Martin Levy: There are a couple of different moments.
From an internal operations point of view the company was able to migrate to a new IP backbone about four years ago. That took us from the pre-IPv6 native mode, into pure IPv6. That fundamental point done well in advance of a lot of other companies.
It may well have gone unnoticed in the industry (at the time). But it is not unnoticed at this time.
We have taken that base, taken that moment and have been able to run this extremely stable, and extremely reliable IP backbone for v4 (IPv4) and v6 (IPv6) support.
So you go back to that point in time, and you (think) of having a ceremony and a toast at that point. As quiet as it was, and a very engineering moment as it was, it really redefined Hurricane Electric. That was an event really about four years ago.
The second one is a totally different measure.

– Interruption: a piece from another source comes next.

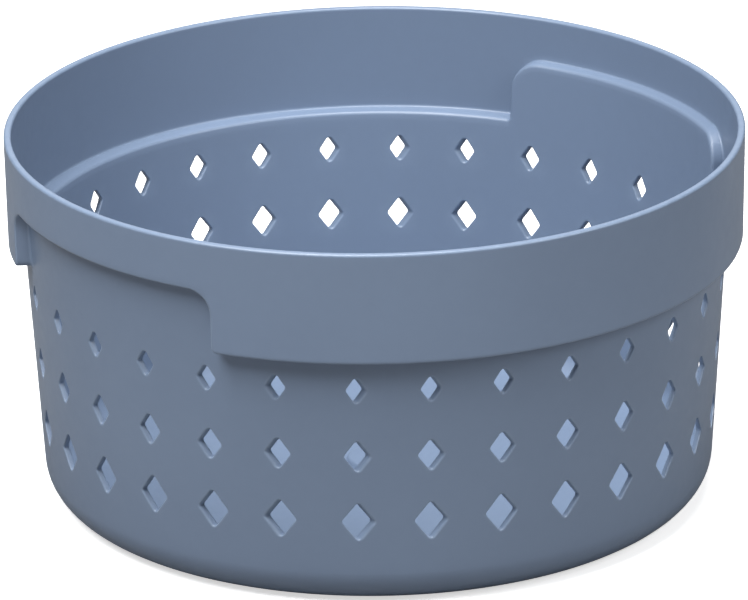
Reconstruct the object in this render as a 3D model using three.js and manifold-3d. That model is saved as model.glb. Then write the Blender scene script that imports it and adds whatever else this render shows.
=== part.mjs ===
// Perforated inner basket of a hand-driven salad spinner: one thin injection moulding.
// Millimetres, +Z up. The origin is on the basket's axis, on the plane that it stands on.
// Azimuth 0 looks along -Y and turns towards +X.
import * as THREE from 'three';
import { mergeVertices } from 'three/addons/utils/BufferGeometryUtils.js';
import Module from 'manifold-3d';

// Driving dimensions
const HEIGHT = 124;
const RIM_RADIUS = 120.5;
const RIM_ROUNDING = 0.8;
const BAND_DRAFT = THREE.MathUtils.degToRad(1);
const BAND_SKIN = 2.5;
const WALL_FOOT_RADIUS = 109.05;
const WALL_DRAFT = THREE.MathUtils.degToRad(3.62);
const WALL_SKIN = 2.3;
const LEDGE_SKIN = 1.7;
const FLOOR_SKIN = 2.5;
const FOOT_FILLET = 13;

// The rim band is deep for most of the way round, with two shallow stretches opposite each other
const DEEP_STEP_Z = 87;
const SHALLOW_STEP_Z = 107.5;
const NOTCH_AZIMUTH = -51;
const NOTCH_HALF_ANGLE = 25.1;
const NOTCH_TOP_RADIUS = 8;
const NOTCH_FOOT_RADIUS = 2;
const SHARPEST_FOOT_RADIUS = 0.2;
const HALF_TURNS = [0, 180];

// Diamond perforations: two like halves, each opened by two mould slides
const HOLE_ROWS = [
  { z: 75.9, width: 6.4, height: 8.4 },
  { z: 53.0, width: 8.2, height: 10.3 },
  { z: 30.2, width: 10.3, height: 12.6 },
];
const HOLE_CORNER = 0.9;
const COLUMNS_PER_HALF = 15;
const FIRST_COLUMN_AZIMUTH = -3.4;
const COLUMN_PITCH = 11.914;
const SLIDE_AZIMUTHS = [38.3, 127.7];
const COLUMNS_ON_FIRST_SLIDE = 8;
const HOLE_CUTTER_REACH = 13;
const NOTCH_CUTTER_START = 40;
const NOTCH_CUTTER_END = RIM_RADIUS + 20;

// Locating socket in the middle of the floor
const SOCKET_HEIGHT = 6;
const SOCKET_FOOT_RADIUS = 13;
const SOCKET_TOP_RADIUS = 10;

// How far a cutter runs past the surface that it opens, and joined solids run into each other
const OVERRUN = 1;

// Resolution of the round surfaces
const LATHE_SEGMENTS = 72;
const FILLET_STEPS = 5;
const NOTCH_STEPS = 4;

const wasm = await Module();
wasm.setup();

// A closed three.js geometry as a solid that can be cut and joined
function toSolid(geometry) {
  const bare = geometry.index ? geometry.toNonIndexed() : geometry.clone();
  bare.deleteAttribute('normal');
  bare.deleteAttribute('uv');
  const merged = mergeVertices(bare, 1e-4);
  const corners = merged.index.array;
  const kept = [];
  for (let i = 0; i < corners.length; i += 3) {
    const [a, b, c] = corners.slice(i, i + 3);
    if (a !== b && b !== c && c !== a) kept.push(a, b, c);
  }
  const mesh = new wasm.Mesh({
    numProp: 3,
    vertProperties: new Float32Array(merged.attributes.position.array),
    triVerts: new Uint32Array(kept),
  });
  return new wasm.Manifold(mesh);
}

function toGeometry(solid) {
  const mesh = solid.getMesh();
  const geometry = new THREE.BufferGeometry();
  geometry.setAttribute('position', new THREE.BufferAttribute(new Float32Array(mesh.vertProperties), 3));
  geometry.setIndex(new THREE.BufferAttribute(new Uint32Array(mesh.triVerts), 1));
  geometry.computeVertexNormals();
  return geometry;
}

// A profile of [radius, z] pairs, from the axis at the bottom to the axis at the top, turned about Z
function turned(profile) {
  const points = profile.map(([radius, z]) => new THREE.Vector2(radius, z));
  const geometry = new THREE.LatheGeometry(points, LATHE_SEGMENTS);
  geometry.rotateX(Math.PI / 2);
  return toSolid(geometry);
}

// An outline in the vertical plane across an azimuth, pushed outwards along that azimuth
function pushed(outline, from, to, azimuth, curveSegments) {
  const options = { depth: to - from, bevelEnabled: false, curveSegments };
  const geometry = new THREE.ExtrudeGeometry(outline, options);
  geometry.translate(0, 0, from);
  geometry.rotateX(Math.PI / 2);
  geometry.rotateZ(THREE.MathUtils.degToRad(azimuth));
  return geometry;
}

function wallRadius(z) {
  return WALL_FOOT_RADIUS + z * Math.tan(WALL_DRAFT);
}

function bandRadius(z) {
  return RIM_RADIUS - (HEIGHT - z) * Math.tan(BAND_DRAFT);
}

// The side wall and floor, offset inwards by the skin: skin 0 gives the outside
function cupProfile(skin, floorZ, topZ) {
  const fillet = FOOT_FILLET - skin;
  const centreZ = floorZ + fillet;
  const centreRadius = wallRadius(centreZ) - skin - fillet / Math.cos(WALL_DRAFT);
  const profile = [[0, floorZ]];
  for (let i = 0; i <= FILLET_STEPS; i += 1) {
    const angle = -Math.PI / 2 + (i / FILLET_STEPS) * (Math.PI / 2 - WALL_DRAFT);
    profile.push([centreRadius + fillet * Math.cos(angle), centreZ + fillet * Math.sin(angle)]);
  }
  profile.push([wallRadius(topZ) - skin, topZ], [0, topZ]);
  return profile;
}

// The outline of one shallow stretch, as the clearance under the band
function notchOutline(grow, lift) {
  const middle = bandRadius(SHALLOW_STEP_Z);
  const half = middle * Math.sin(THREE.MathUtils.degToRad(NOTCH_HALF_ANGLE)) + grow;
  const top = SHALLOW_STEP_Z + lift;
  const topRadius = NOTCH_TOP_RADIUS + grow;
  const foot = DEEP_STEP_Z + lift;
  const footRadius = Math.max(NOTCH_FOOT_RADIUS - grow, SHARPEST_FOOT_RADIUS);
  const outline = new THREE.Shape();
  outline.moveTo(-half - footRadius, foot - OVERRUN);
  outline.lineTo(half + footRadius, foot - OVERRUN);
  outline.lineTo(half + footRadius, foot);
  outline.absarc(half + footRadius, foot + footRadius, footRadius, -Math.PI / 2, -Math.PI, true);
  outline.absarc(half - topRadius, top - topRadius, topRadius, 0, Math.PI / 2, false);
  outline.absarc(topRadius - half, top - topRadius, topRadius, Math.PI / 2, Math.PI, false);
  outline.absarc(-half - footRadius, foot + footRadius, footRadius, 0, -Math.PI / 2, true);
  return outline;
}

// The cutter for one shallow stretch, spread outwards so that its ends lie along the basket's radius
function notchCutter(grow, lift, azimuth) {
  const outline = notchOutline(grow, lift);
  const geometry = pushed(outline, NOTCH_CUTTER_START, NOTCH_CUTTER_END, 0, NOTCH_STEPS);
  const points = geometry.attributes.position;
  const trueDistance = bandRadius(SHALLOW_STEP_Z) * Math.cos(THREE.MathUtils.degToRad(NOTCH_HALF_ANGLE));
  for (let i = 0; i < points.count; i += 1) {
    const distance = -points.getY(i);
    points.setX(i, (points.getX(i) * distance) / trueDistance);
  }
  geometry.rotateZ(THREE.MathUtils.degToRad(azimuth));
  return toSolid(geometry);
}

function notches(grow, lift) {
  const cutters = HALF_TURNS.map((turn) => notchCutter(grow, lift, NOTCH_AZIMUTH + turn));
  return cutters[0].add(cutters[1]);
}

// The band's outside as a solid disc from its step to the rounded rim
function bandDisc() {
  const roundingStart = HEIGHT - RIM_ROUNDING;
  return turned([
    [0, DEEP_STEP_Z],
    [bandRadius(DEEP_STEP_Z), DEEP_STEP_Z],
    [bandRadius(roundingStart), roundingStart],
    [bandRadius(HEIGHT) - RIM_ROUNDING, HEIGHT],
    [0, HEIGHT],
  ]);
}

// The space inside the band, from its ledge to above the rim
function bandHollow() {
  const ledge = DEEP_STEP_Z + LEDGE_SKIN;
  const top = HEIGHT + OVERRUN;
  return turned([
    [0, ledge],
    [bandRadius(ledge) - BAND_SKIN, ledge],
    [bandRadius(top) - BAND_SKIN, top],
    [0, top],
  ]);
}

function outerEnvelope() {
  const cup = turned(cupProfile(0, 0, SHALLOW_STEP_Z + OVERRUN));
  return cup.add(bandDisc().subtract(notches(0, 0)));
}

function innerEnvelope() {
  const cup = turned(cupProfile(WALL_SKIN, FLOOR_SKIN, SHALLOW_STEP_Z + LEDGE_SKIN + OVERRUN));
  return cup.add(bandHollow().subtract(notches(WALL_SKIN, LEDGE_SKIN)));
}

function diamondOutline(width, height) {
  const run = HOLE_CORNER / Math.hypot(width, height);
  const dx = run * width;
  const dy = run * height;
  const x = width / 2;
  const y = height / 2;
  const outline = new THREE.Shape();
  outline.moveTo(x - dx, -dy);
  outline.lineTo(x - dx, dy);
  outline.lineTo(dx, y - dy);
  outline.lineTo(-dx, y - dy);
  outline.lineTo(dx - x, dy);
  outline.lineTo(dx - x, -dy);
  outline.lineTo(-dx, dy - y);
  outline.lineTo(dx, dy - y);
  outline.closePath();
  return outline;
}

// One hole, cut along its mould slide so that it opens to its full width on the outside of the wall
function holeCutter(row, azimuth, slideAzimuth) {
  const slant = THREE.MathUtils.degToRad(azimuth - slideAzimuth);
  const outline = diamondOutline(row.width * Math.cos(slant), row.height);
  const geometry = pushed(outline, -HOLE_CUTTER_REACH, HOLE_CUTTER_REACH, slideAzimuth, 1);
  const angle = THREE.MathUtils.degToRad(azimuth);
  const radius = wallRadius(row.z);
  geometry.translate(radius * Math.sin(angle), -radius * Math.cos(angle), row.z);
  return toSolid(geometry);
}

function perforate(basket) {
  let pierced = basket;
  for (const turn of HALF_TURNS) {
    for (let column = 0; column < COLUMNS_PER_HALF; column += 1) {
      const azimuth = FIRST_COLUMN_AZIMUTH + column * COLUMN_PITCH;
      const slide = SLIDE_AZIMUTHS[column < COLUMNS_ON_FIRST_SLIDE ? 0 : 1];
      for (const row of HOLE_ROWS) {
        pierced = pierced.subtract(holeCutter(row, azimuth + turn, slide + turn));
      }
    }
  }
  return pierced;
}

// A hollow cone frustum pressed up from the floor
function addSocket(basket) {
  const top = SOCKET_HEIGHT + FLOOR_SKIN;
  const raised = turned([
    [0, FLOOR_SKIN / 2],
    [SOCKET_FOOT_RADIUS, FLOOR_SKIN / 2],
    [SOCKET_FOOT_RADIUS, FLOOR_SKIN],
    [SOCKET_TOP_RADIUS, top],
    [0, top],
  ]);
  const recess = turned([
    [0, -OVERRUN],
    [SOCKET_FOOT_RADIUS - WALL_SKIN, -OVERRUN],
    [SOCKET_FOOT_RADIUS - WALL_SKIN, 0],
    [SOCKET_TOP_RADIUS - WALL_SKIN, SOCKET_HEIGHT],
    [0, SOCKET_HEIGHT],
  ]);
  return basket.add(raised).subtract(recess);
}

function makeBasket() {
  const shell = outerEnvelope().subtract(innerEnvelope());
  const material = new THREE.MeshStandardMaterial({ color: 0x70809a, roughness: 0.45, metalness: 0 });
  const mesh = new THREE.Mesh(toGeometry(addSocket(perforate(shell))), material);
  mesh.name = 'basket';
  return mesh;
}

const spinnerBasket = new THREE.Group();
spinnerBasket.add(makeBasket());

export default spinnerBasket;
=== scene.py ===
"""Perforated inner basket of a hand-driven salad spinner, dressed for rendering.

The basket is one thin injection moulding: a drain wall with diamond holes, a rim band that stands out from
it by a step, and a flat floor with a filleted foot. Sizes are in millimetres and azimuths in degrees, counted
from -Y towards +X, until a mesh is placed, in metres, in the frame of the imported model.
"""

import logging
import math
from dataclasses import dataclass, field
from enum import Enum

import bmesh
import bpy
import numpy as np
from mathutils import Matrix, Vector


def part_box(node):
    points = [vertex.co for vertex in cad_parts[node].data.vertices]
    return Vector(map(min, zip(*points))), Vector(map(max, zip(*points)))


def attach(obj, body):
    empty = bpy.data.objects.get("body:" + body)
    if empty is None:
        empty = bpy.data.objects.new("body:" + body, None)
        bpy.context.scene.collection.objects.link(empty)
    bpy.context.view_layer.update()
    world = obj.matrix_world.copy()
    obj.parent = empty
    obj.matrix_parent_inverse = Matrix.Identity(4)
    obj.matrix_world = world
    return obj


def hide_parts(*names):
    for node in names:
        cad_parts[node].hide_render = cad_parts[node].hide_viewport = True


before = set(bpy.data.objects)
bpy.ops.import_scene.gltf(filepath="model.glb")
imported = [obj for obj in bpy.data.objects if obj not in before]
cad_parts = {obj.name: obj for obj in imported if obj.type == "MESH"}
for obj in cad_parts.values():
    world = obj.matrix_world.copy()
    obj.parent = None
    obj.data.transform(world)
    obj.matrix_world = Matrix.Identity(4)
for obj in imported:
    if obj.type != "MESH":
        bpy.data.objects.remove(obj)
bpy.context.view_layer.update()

log = logging.getLogger("salad_spinner_basket")

MM = 0.001
HALF_TURN = 180.0
FULL_TURN = 360.0
MERGE_GAP = 0.004 * MM
WALL_LINE = 0
BAND_LINE = 5
FIRST_COLOUR = 6
SECOND_COLOUR = 7
MIXED_COLOUR = 2
WHITE = (1.0, 1.0, 1.0, 1.0)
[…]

The second one which will be talked about at just an anonymous level for obvious reasons was when we brought in our first core v6 customer at a major wholesale level, and the details are (they were) a much larger company (than Hurricane Electric).
We were able to do that because the customer requirement was v6. The customer purchase was for v4, paying 99% of the bill, v6 maybe 1% of the bill. That’s the reality. We have no way of saying v6, from a bandwidth point of view is a massive issue at the moment.
But when that occurred, that was the moment that we knew it wasn’t at the bandwidth levels v6 was operating at, it wasn’t about the number of eyeballs that were enabled, or the number of servers, it was about the fact the enterprise and the wholesale market had realized why v6 was so important.
When that event occurred, which is now a couple of years ago, we knew that we had the right product at the right time for the marketplace. And the test of time has proven that since then.
Pacific-Tier: One final question. Anything you would like to share with us about Hurricane’s vision for the future, or where Hurricane may be going this year, next year, or after?
Martin Levy: We have a plate full!
We have expansion in Europe. We have additional bandwidth into Asia, because there is nothing slowing down in Asia whatsoever.
We have a new data center that we’ve opened in California, a new phase of a data center we’ve opened in California about two or three months ago. And it is quickly filling up.
So I would say it is growth in most measurable directions. The geography is an obvious one. We are looking as we did last year at additional cities in Europe – that’s an ongoing project. In Asia it’s more about more bandwidth into the same cities, and on the network we are just looking at more and more customers who take v6 seriously and are looking for a provider that has that solution at hand without it being a special.
Pacific-Tier: Any final points?
Martin Levy: This Internet thing – it may catch on!
Its not that we are going to see a new Internet. It’s that we are going to see with v6 an Internet that has truly matured, and we’re going to see even more accelerated growth. Whether it be within the mobile wireless world, or other worlds, we’re going to see enormous growth.
If we have this interview again in five years we are going to laugh at how little bandwidth was available in 2010. And we are just going to blow the roof off bandwidth-wise.
Pacific-Tier: Thank you for your great counsel!